From: Webster's Revised Unabridged Dictionary (1913)

 Writ, n.
 1. That which is written; writing; scripture; -- applied especially to the Scriptures, or the books of the Old and New testaments; as, sacred writ.  “Though in Holy Writ not named.”
 Then to his hands that writ he did betake,
 Which he disclosing read, thus as the paper spake.   --Spenser.
    Babylon, so much spoken of in Holy Writ.   --Knolles.
 2. Law An instrument in writing, under seal, in an epistolary form, issued from the proper authority, commanding the performance or nonperformance of some act by the person to whom it is directed; as, a writ of entry, of error, of execution, of injunction, of mandamus, of return, of summons, and the like.

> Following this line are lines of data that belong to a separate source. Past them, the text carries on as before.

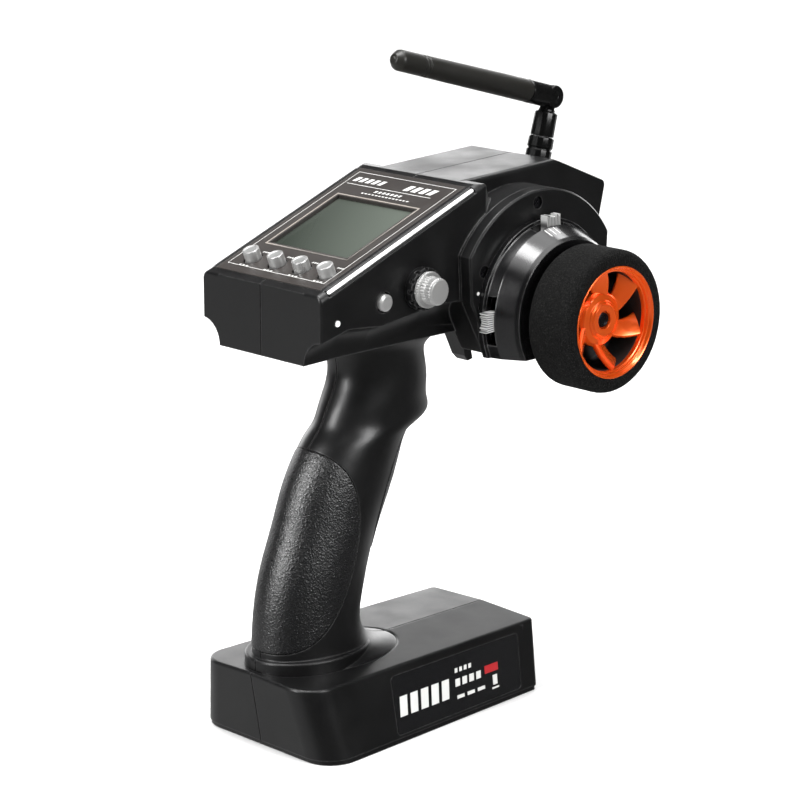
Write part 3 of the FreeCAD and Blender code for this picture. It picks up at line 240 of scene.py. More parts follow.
def foam_look():
    """Open-celled foam rubber: pores painted darker towards their middles as shade, with lighter specks painted as
    glints.
    """
    look = Look("foam_tyre_look", 0.9, specular=0.12)
    pores = look.cells(1500.0)
    # Painted glints: scattered lighter specks, where light would catch the cell walls.
    painted_glints = look.spread(look.noise(2300.0, 1.0), 0.58, 0.78, 0.0, 1.0)
    # Painted shade: darker towards each pore's middle, down in its hollow.
    tone = look.blend(look.spread(pores, 0.1, 0.7, 0.0, 1.0), (0.0015, 0.0015, 0.0015),
                      (0.0045, 0.0045, 0.0045))
    look.feed("Base Color", look.blend(painted_glints, tone, (0.028, 0.028, 0.026)))
    look.feed("Roughness", look.spread(pores, 0.0, 0.8, 1.0, 0.8))
    look.relief(pores, 0.22)
    return look.material


def rim_look():
    """Orange anodised aluminium with faint turning rings about the axle."""
    look = Look("anodised_rim_look", 0.27, metallic=0.6, coat=0.6)
    centred = look.add("Mapping", {"Vector": look.coords,
                                   "Location": (0, -AXLE_Y * MM, -AXLE_Z * MM)}).outputs["Vector"]
    flat = look.add("VectorMath", {0: centred, 1: (0, 1, 1)},
                    operation="MULTIPLY").outputs["Vector"]
    radius = look.add("VectorMath", {0: flat}, operation="LENGTH").outputs["Value"]
    rings = look.math("SINE", look.math("MULTIPLY", radius, TURNING_RINGS))
    look.feed("Base Color", look.blend(look.noise(120.0), (0.96, 0.10, 0.010), (1.0, 0.155, 0.014)))
    look.feed("Roughness", look.spread(look.noise(700.0, 2.0), 0.3, 0.7, 0.16, 0.27))
    look.relief(rings, 0.0035, 0.25)
    return look.material


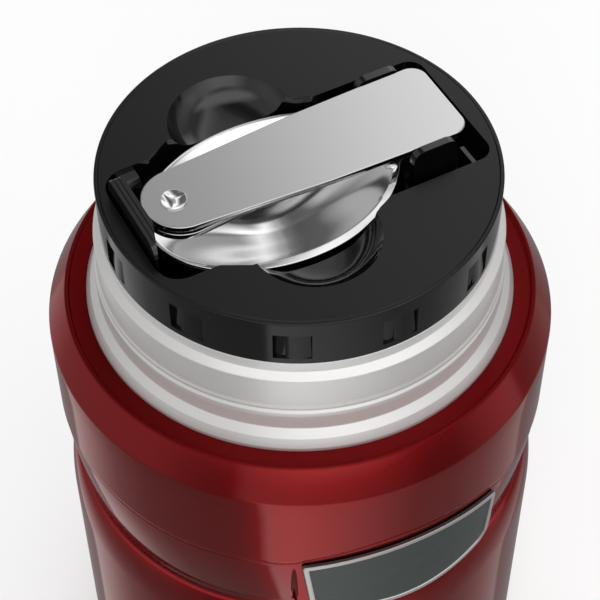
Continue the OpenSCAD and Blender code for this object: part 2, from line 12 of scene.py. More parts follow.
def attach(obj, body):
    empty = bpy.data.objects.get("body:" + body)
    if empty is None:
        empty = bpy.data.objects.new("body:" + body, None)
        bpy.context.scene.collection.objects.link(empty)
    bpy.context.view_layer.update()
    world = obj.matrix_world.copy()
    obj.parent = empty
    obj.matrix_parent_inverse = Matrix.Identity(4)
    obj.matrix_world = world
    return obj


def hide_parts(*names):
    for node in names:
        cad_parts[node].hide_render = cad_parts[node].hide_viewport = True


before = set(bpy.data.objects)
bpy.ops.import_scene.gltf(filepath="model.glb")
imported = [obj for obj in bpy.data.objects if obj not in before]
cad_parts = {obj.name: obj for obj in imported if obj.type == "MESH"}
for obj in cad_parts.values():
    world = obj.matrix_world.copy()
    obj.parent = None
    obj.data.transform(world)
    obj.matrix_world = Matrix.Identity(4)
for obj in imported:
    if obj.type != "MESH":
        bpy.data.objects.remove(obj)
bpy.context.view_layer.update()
scene = bpy.context.scene

# ---------------- outer shell
# The outer can is drawn from steel sheet, rolled in at the waist and the groove, and sprayed with clear red
# lacquer over the bright metal. A shallow seat is pressed into the waist for the name plate, and the crease
# under the collar rises over it in a low arch.

MM = 0.001
body_r, collar_top, floor_z, lower_h = 47.0, 101.0, 106.6, 53.0
crease_z, arch_rise, arch_half = 81.7, 4.3, 21.7
waist_r, waist_depth, waist_top, waist_h = 46.8, 1.7, 81.5, 15.7
plate_z, plate_w, plate_h, top_bow, low_bow = 74.35, 39.4, 18.7, 2.2, 3.2
seat_r, seat_margin, seat_slope = 46.85, 1.5, 0.9
foot_r, foot_round, shell_in = 43.5, 3.5, 46.4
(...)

 Note:Writs are usually witnessed, or tested, in the name of the chief justice or principal judge of the court out of which they are issued; and those directed to a sheriff, or other ministerial officer, require him to return them on a day specified. In former English law and practice, writs in civil cases were either original or judicial; the former were issued out of the Court of Chancery, under the great seal, for the summoning of a defendant to appear, and were granted before the suit began and in order to begin the same; the latter were issued out of the court where the original was returned, after the suit was begun and during the pendency of it. Tomlins. Brande. Encyc. Brit. The term writ is supposed by Mr. Reeves to have been derived from the fact of these formulae having always been expressed in writing, being, in this respect, distinguished from the other proceedings in the ancient action, which were conducted orally.
 Writ of account, Writ of capias, etc.  See under Account, Capias, etc.
 Service of a writ. See under Service.